Every record must be repeated exactly, with no omission.
• • • • •
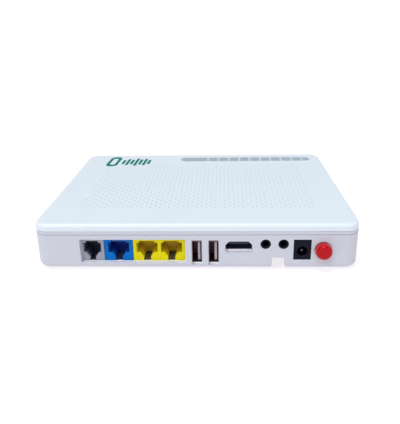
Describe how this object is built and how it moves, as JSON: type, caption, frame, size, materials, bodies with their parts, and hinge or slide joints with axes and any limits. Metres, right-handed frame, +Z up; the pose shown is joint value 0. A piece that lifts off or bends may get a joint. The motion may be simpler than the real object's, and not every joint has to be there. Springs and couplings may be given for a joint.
{
  "type": "optical network terminal",
  "caption": "Flat white desktop optical network terminal with phone, network, USB, HDMI, audio and power ports along one wall, a red push button and a vented cover.",
  "frame": {"origin": "under the middle of the whole object, on the surface its feet stand on", "axes": "+X along the row of ports, +Y from the port wall to the back, +Z up"},
  "size_m": [0.184, 0.1544, 0.0285],
  "materials": {
    "case_white": "satin moulded",
    "lens_grey": "smooth tinted",
    "guide_clear": "polished",
    "lamp": "moulded",
    "rubber_grey": "matte",
    "screw_steel": "zinc plated",
    "label_paper": "matte film",
    "board_green": "solder mask",
    "jack_grey": "moulded",
    "jack_blue": "moulded",
    "jack_yellow": "moulded",
    "print_teal": "printed",
    "contact_gold": "gold plated",
    "shell_steel": "nickel plated",
    "tongue_white": "moulded",
    "black_plastic": "moulded",
    "pin_steel": "nickel plated",
    "button_red": "glossy moulded",
    "switch_grey": "moulded",
    "spring_steel": "drawn wire",
    "fibre_green": "moulded",
    "ceramic_white": "ground ceramic",
    "module_metal": "bare",
    "heatsink_metal": "anodised",
    "chip_black": "moulded",
    "pad_grey": "soft",
    "can_metal": "drawn can",
    "ferrite_grey": "sintered",
    "ceramic_tan": "fired"
  },
  "bodies": {
    "terminal": {"base_housing": "case_white", "port_panel": "case_white", "fibre_guide": "case_white", "top_cover": "case_white", "led_lens": "lens_grey", "light_guide": "guide_clear", "status_leds": "lamp", "rubber_feet": "rubber_grey", "case_screws": "screw_steel", "rating_label": "label_paper", "main_board": "board_green", "rj11_jack": "jack_grey", "rj11_contacts": "contact_gold", "rj45_wan_jack": "jack_blue", "rj45_wan_contacts": "contact_gold", "rj45_lan_jack": "jack_yellow", "rj45_lan_contacts": "contact_gold", "usb_shell_1": "shell_steel", "usb_shell_2": "shell_steel", "usb_tongue_1": "tongue_white", "usb_tongue_2": "tongue_white", "usb_contacts_1": "contact_gold", "usb_contacts_2": "contact_gold", "hdmi_shell": "shell_steel", "hdmi_tongue": "black_plastic", "hdmi_contacts": "contact_gold", "audio_jack_1": "black_plastic", "audio_jack_2": "black_plastic", "dc_jack_body": "black_plastic", "dc_centre_pin": "pin_steel", "dc_side_spring": "spring_steel", "switch_body": "switch_grey", "return_spring": "spring_steel", "fibre_receptacle": "fibre_green", "ferrule_sleeve": "ceramic_white", "optical_module": "module_metal", "processor_chip": "chip_black", "thermal_pad": "pad_grey", "heatsink": "heatsink_metal", "memory_chips": "chip_black", "flash_chip": "chip_black", "phone_line_chip": "chip_black", "crystals": "can_metal", "ceramic_capacitors": "ceramic_tan", "network_transformers": "chip_black", "electrolytic_capacitors": "can_metal", "power_inductors": "ferrite_grey"},
    "power_button": {"button_cap": "button_red", "switch_plunger": "tongue_white"}
  },
  "joints": [
    {"name": "power_button_press", "type": "slide", "parent": "terminal", "child": "power_button", "axis": [0, 1, 0], "range_m": [0, 0.0028], "stiffness_N_per_m": 500, "springref_m": -0.001, "deforming": ["return_spring"]}
  ]
}
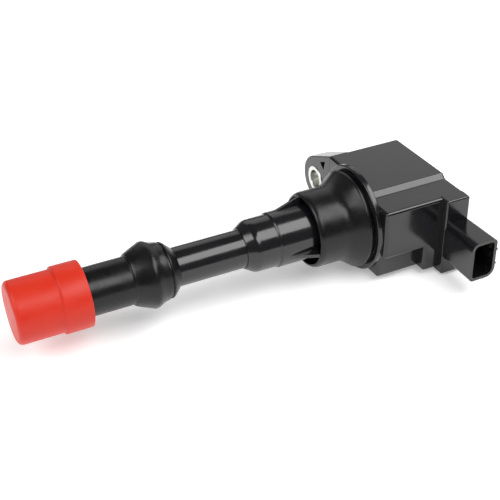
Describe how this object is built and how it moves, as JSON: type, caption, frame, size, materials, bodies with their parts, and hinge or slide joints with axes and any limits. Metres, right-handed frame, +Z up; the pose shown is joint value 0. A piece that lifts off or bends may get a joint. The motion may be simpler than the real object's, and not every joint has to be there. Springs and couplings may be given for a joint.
{
  "type": "ignition coil",
  "caption": "Plug-top ignition coil: potted head with mounting ear and side connector, long stem with well seal, sprung contact, rubber plug boot and pull-off cap.",
  "frame": {"origin": "on the stem axis, in the middle of the well seal's sleeve", "axes": "+X along the stem towards the head, -X towards the spark plug, -Y where the connector points, +Y towards the mounting ear, +Z up"},
  "size_m": [0.1742, 0.0886, 0.042],
  "materials": {
    "black_case": "glossy black glass-filled polyester",
    "bush_steel": "zinc-plated steel",
    "tinned_brass": "tinned brass",
    "package_black": "matte moulding compound",
    "spreader_aluminium": "plain",
    "copper_wire": "enamelled copper",
    "core_steel": "stacked silicon steel",
    "magnet": "plain ferrite",
    "bobbin_nylon": "natural nylon",
    "epoxy": "cast epoxy",
    "ceramic": "glazed ceramic",
    "spring_steel": "stainless spring wire",
    "black_rubber": "satin silicone rubber",
    "red_cap": "semi-gloss polyethylene"
  },
  "bodies": {
    "coil": {"coil_case": "black_case", "mounting_bush": "bush_steel", "connector_housing": "black_case", "terminal_supply": "tinned_brass", "terminal_ground": "tinned_brass", "terminal_trigger": "tinned_brass", "igniter_module": "package_black", "heat_spreader": "spreader_aluminium", "primary_leads": "copper_wire", "centre_core": "core_steel", "core_magnet": "magnet", "outer_core": "core_steel", "primary_bobbin": "bobbin_nylon", "primary_winding": "copper_wire", "secondary_bobbin": "bobbin_nylon", "secondary_winding": "copper_wire", "hv_diode": "package_black", "potting_resin": "epoxy", "hv_terminal": "tinned_brass", "suppression_resistor": "ceramic", "contact_spring": "spring_steel", "stem_tube": "black_case", "well_seal": "black_rubber", "plug_boot": "black_rubber"},
    "cap": {"protective_cap": "red_cap"},
    "contact": {"plug_contact": "tinned_brass"}
  },
  "joints": [
    {"name": "cap_pull", "type": "slide", "parent": "coil", "child": "cap", "axis": [-1, 0, 0], "range_m": [0, 0.055]},
    {"name": "contact_press", "type": "slide", "parent": "coil", "child": "contact", "axis": [1, 0, 0], "range_m": [0, 0.004], "stiffness_N_per_m": 1350, "springref_m": -0.002, "deforming": ["contact_spring"]}
  ]
}
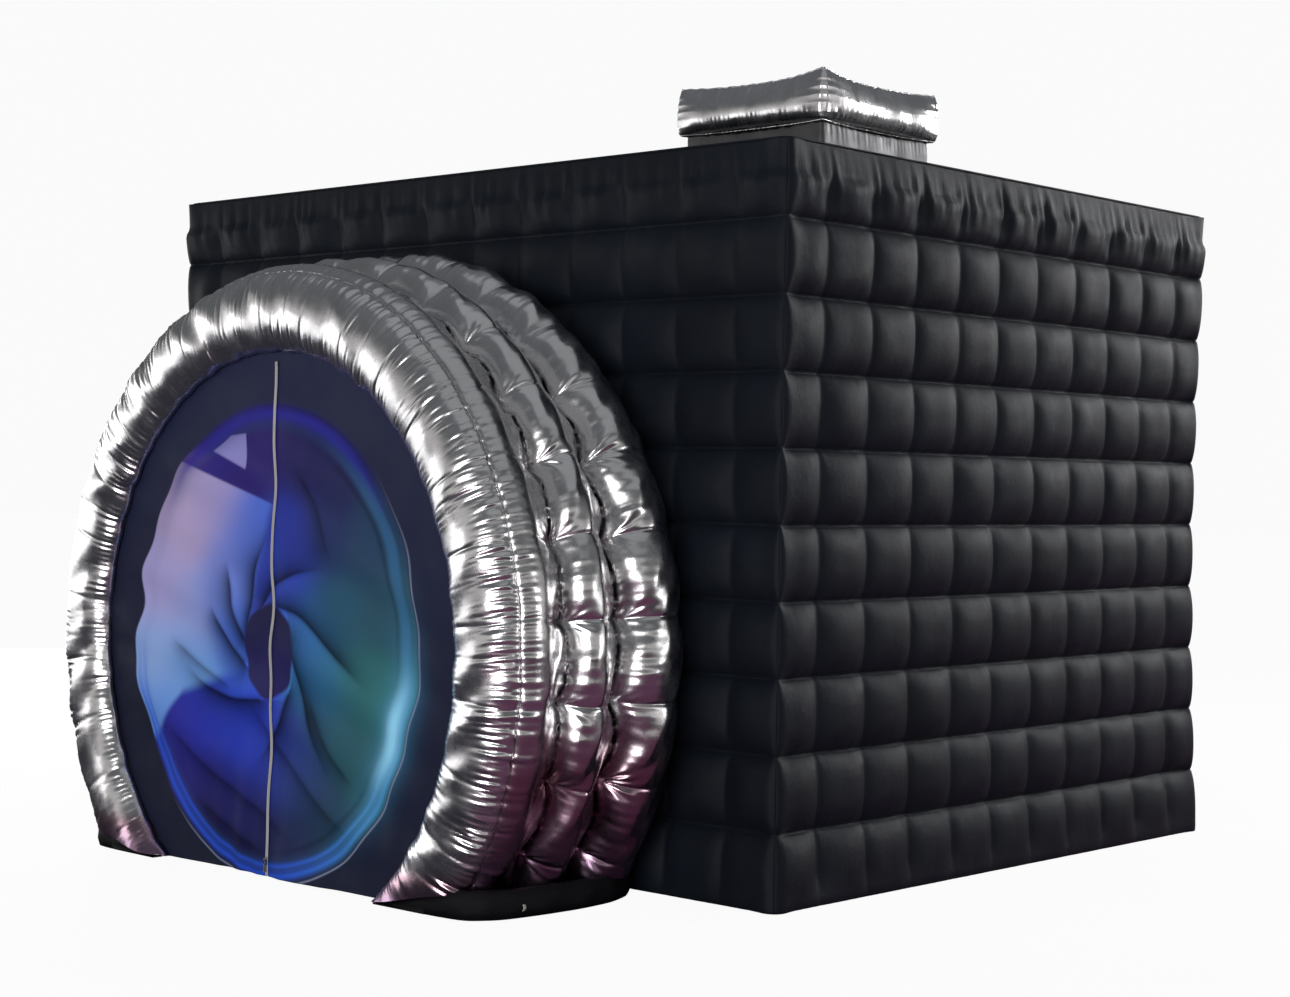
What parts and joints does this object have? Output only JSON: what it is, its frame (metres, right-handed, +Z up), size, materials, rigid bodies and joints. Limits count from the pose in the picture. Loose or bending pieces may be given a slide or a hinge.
• • • • •
Output of the exercise —
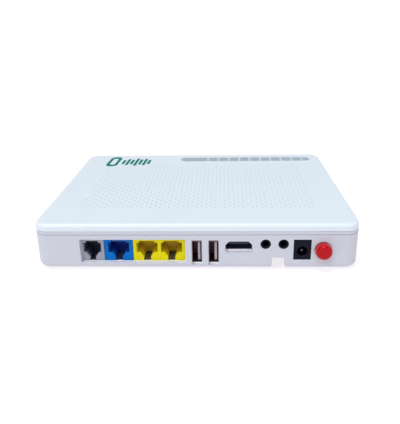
Describe how this object is built and how it moves, as JSON: type, caption, frame, size, materials, bodies with their parts, and hinge or slide joints with axes and any limits. Metres, right-handed frame, +Z up; the pose shown is joint value 0. A piece that lifts off or bends may get a joint. The motion may be simpler than the real object's, and not every joint has to be there. Springs and couplings may be given for a joint.
{
  "type": "optical network terminal",
  "caption": "Flat white desktop optical network terminal with phone, network, USB, HDMI, audio and power ports along one wall, a red push button and a vented cover.",
  "frame": {"origin": "under the middle of the whole object, on the surface its feet stand on", "axes": "+X along the row of ports, +Y from the port wall to the back, +Z up"},
  "size_m": [0.184, 0.1544, 0.0285],
  "materials": {
    "case_white": "satin moulded",
    "lens_grey": "smooth tinted",
    "guide_clear": "polished",
    "lamp": "moulded",
    "rubber_grey": "matte",
    "screw_steel": "zinc plated",
    "label_paper": "matte film",
    "board_green": "solder mask",
    "jack_grey": "moulded",
    "jack_blue": "moulded",
    "jack_yellow": "moulded",
    "print_teal": "printed",
    "contact_gold": "gold plated",
    "shell_steel": "nickel plated",
    "tongue_white": "moulded",
    "black_plastic": "moulded",
    "pin_steel": "nickel plated",
    "button_red": "glossy moulded",
    "switch_grey": "moulded",
    "spring_steel": "drawn wire",
    "fibre_green": "moulded",
    "ceramic_white": "ground ceramic",
    "module_metal": "bare",
    "heatsink_metal": "anodised",
    "chip_black": "moulded",
    "pad_grey": "soft",
    "can_metal": "drawn can",
    "ferrite_grey": "sintered",
    "ceramic_tan": "fired"
  },
  "bodies": {
    "terminal": {"base_housing": "case_white", "port_panel": "case_white", "fibre_guide": "case_white", "top_cover": "case_white", "led_lens": "lens_grey", "light_guide": "guide_clear", "status_leds": "lamp", "rubber_feet": "rubber_grey", "case_screws": "screw_steel", "rating_label": "label_paper", "main_board": "board_green", "rj11_jack": "jack_grey", "rj11_contacts": "contact_gold", "rj45_wan_jack": "jack_blue", "rj45_wan_contacts": "contact_gold", "rj45_lan_jack": "jack_yellow", "rj45_lan_contacts": "contact_gold", "usb_shell_1": "shell_steel", "usb_shell_2": "shell_steel", "usb_tongue_1": "tongue_white", "usb_tongue_2": "tongue_white", "usb_contacts_1": "contact_gold", "usb_contacts_2": "contact_gold", "hdmi_shell": "shell_steel", "hdmi_tongue": "black_plastic", "hdmi_contacts": "contact_gold", "audio_jack_1": "black_plastic", "audio_jack_2": "black_plastic", "dc_jack_body": "black_plastic", "dc_centre_pin": "pin_steel", "dc_side_spring": "spring_steel", "switch_body": "switch_grey", "return_spring": "spring_steel", "fibre_receptacle": "fibre_green", "ferrule_sleeve": "ceramic_white", "optical_module": "module_metal", "processor_chip": "chip_black", "thermal_pad": "pad_grey", "heatsink": "heatsink_metal", "memory_chips": "chip_black", "flash_chip": "chip_black", "phone_line_chip": "chip_black", "crystals": "can_metal", "ceramic_capacitors": "ceramic_tan", "network_transformers": "chip_black", "electrolytic_capacitors": "can_metal", "power_inductors": "ferrite_grey"},
    "power_button": {"button_cap": "button_red", "switch_plunger": "tongue_white"}
  },
  "joints": [
    {"name": "power_button_press", "type": "slide", "parent": "terminal", "child": "power_button", "axis": [0, 1, 0], "range_m": [0, 0.0028], "stiffness_N_per_m": 500, "springref_m": -0.001, "deforming": ["return_spring"]}
  ]
}
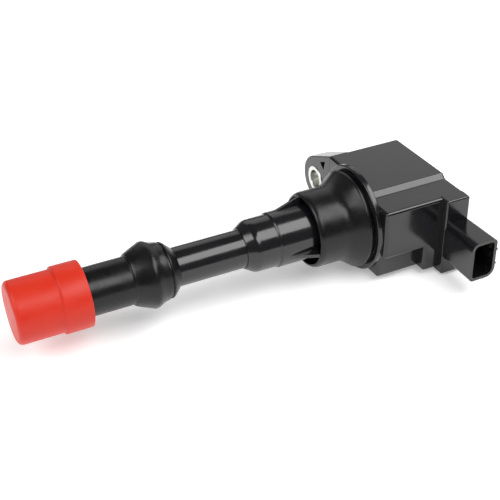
Describe how this object is built and how it moves, as JSON: type, caption, frame, size, materials, bodies with their parts, and hinge or slide joints with axes and any limits. Metres, right-handed frame, +Z up; the pose shown is joint value 0. A piece that lifts off or bends may get a joint. The motion may be simpler than the real object's, and not every joint has to be there. Springs and couplings may be given for a joint.
{
  "type": "ignition coil",
  "caption": "Plug-top ignition coil: potted head with mounting ear and side connector, long stem with well seal, sprung contact, rubber plug boot and pull-off cap.",
  "frame": {"origin": "on the stem axis, in the middle of the well seal's sleeve", "axes": "+X along the stem towards the head, -X towards the spark plug, -Y where the connector points, +Y towards the mounting ear, +Z up"},
  "size_m": [0.1742, 0.0886, 0.042],
  "materials": {
    "black_case": "glossy black glass-filled polyester",
    "bush_steel": "zinc-plated steel",
    "tinned_brass": "tinned brass",
    "package_black": "matte moulding compound",
    "spreader_aluminium": "plain",
    "copper_wire": "enamelled copper",
    "core_steel": "stacked silicon steel",
    "magnet": "plain ferrite",
    "bobbin_nylon": "natural nylon",
    "epoxy": "cast epoxy",
    "ceramic": "glazed ceramic",
    "spring_steel": "stainless spring wire",
    "black_rubber": "satin silicone rubber",
    "red_cap": "semi-gloss polyethylene"
  },
  "bodies": {
    "coil": {"coil_case": "black_case", "mounting_bush": "bush_steel", "connector_housing": "black_case", "terminal_supply": "tinned_brass", "terminal_ground": "tinned_brass", "terminal_trigger": "tinned_brass", "igniter_module": "package_black", "heat_spreader": "spreader_aluminium", "primary_leads": "copper_wire", "centre_core": "core_steel", "core_magnet": "magnet", "outer_core": "core_steel", "primary_bobbin": "bobbin_nylon", "primary_winding": "copper_wire", "secondary_bobbin": "bobbin_nylon", "secondary_winding": "copper_wire", "hv_diode": "package_black", "potting_resin": "epoxy", "hv_terminal": "tinned_brass", "suppression_resistor": "ceramic", "contact_spring": "spring_steel", "stem_tube": "black_case", "well_seal": "black_rubber", "plug_boot": "black_rubber"},
    "cap": {"protective_cap": "red_cap"},
    "contact": {"plug_contact": "tinned_brass"}
  },
  "joints": [
    {"name": "cap_pull", "type": "slide", "parent": "coil", "child": "cap", "axis": [-1, 0, 0], "range_m": [0, 0.055]},
    {"name": "contact_press", "type": "slide", "parent": "coil", "child": "contact", "axis": [1, 0, 0], "range_m": [0, 0.004], "stiffness_N_per_m": 1350, "springref_m": -0.002, "deforming": ["contact_spring"]}
  ]
}
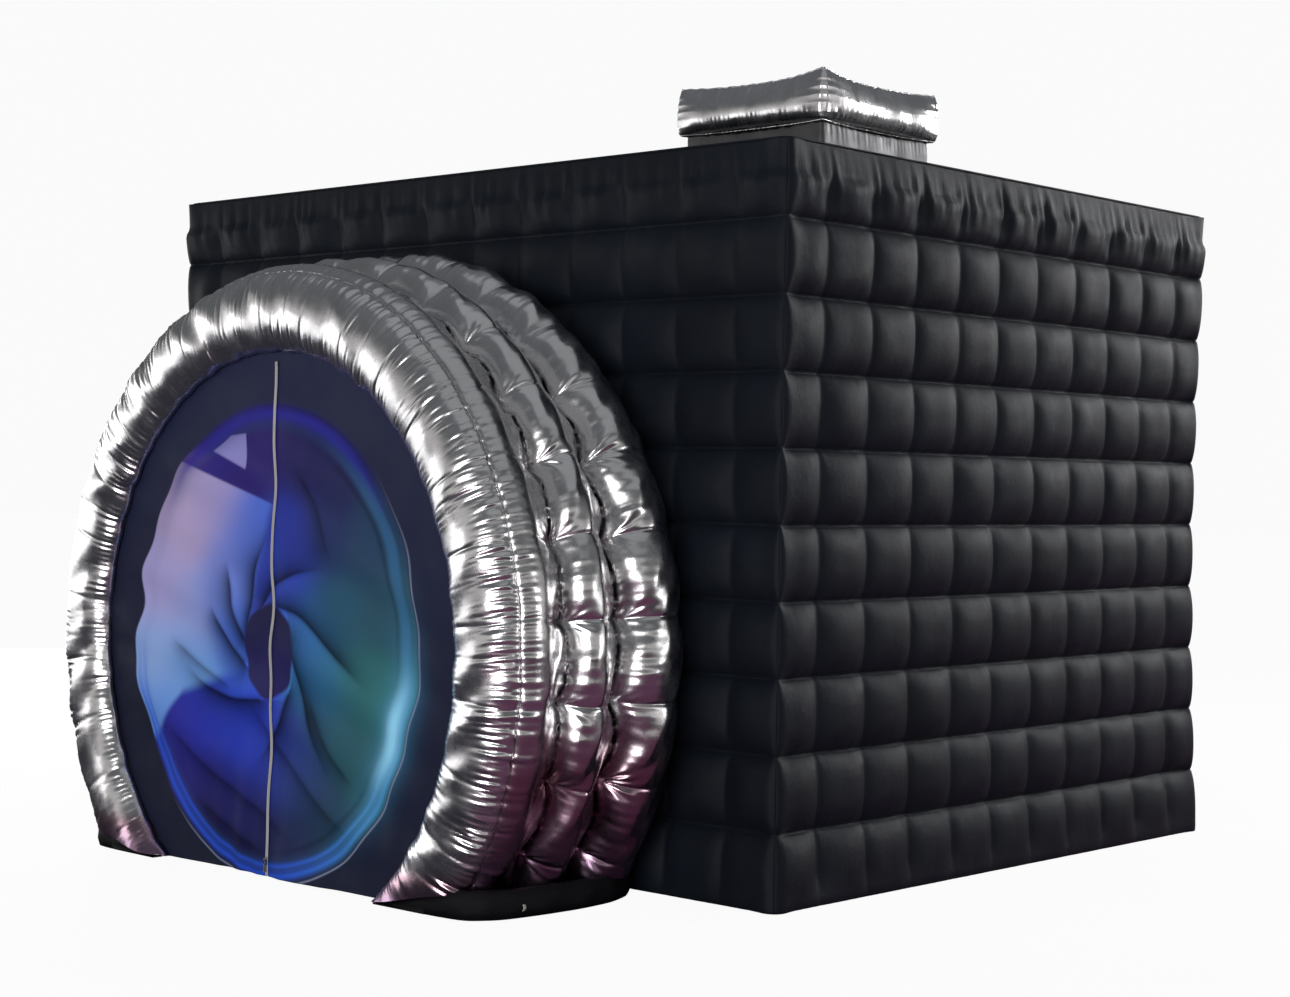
What parts and joints does this object have? Output only JSON: what it is, its frame (metres, right-handed, +Z up), size, materials, rigid bodies and joints. Limits count from the pose in the picture. Loose or bending pieces may be given a slide or a hinge.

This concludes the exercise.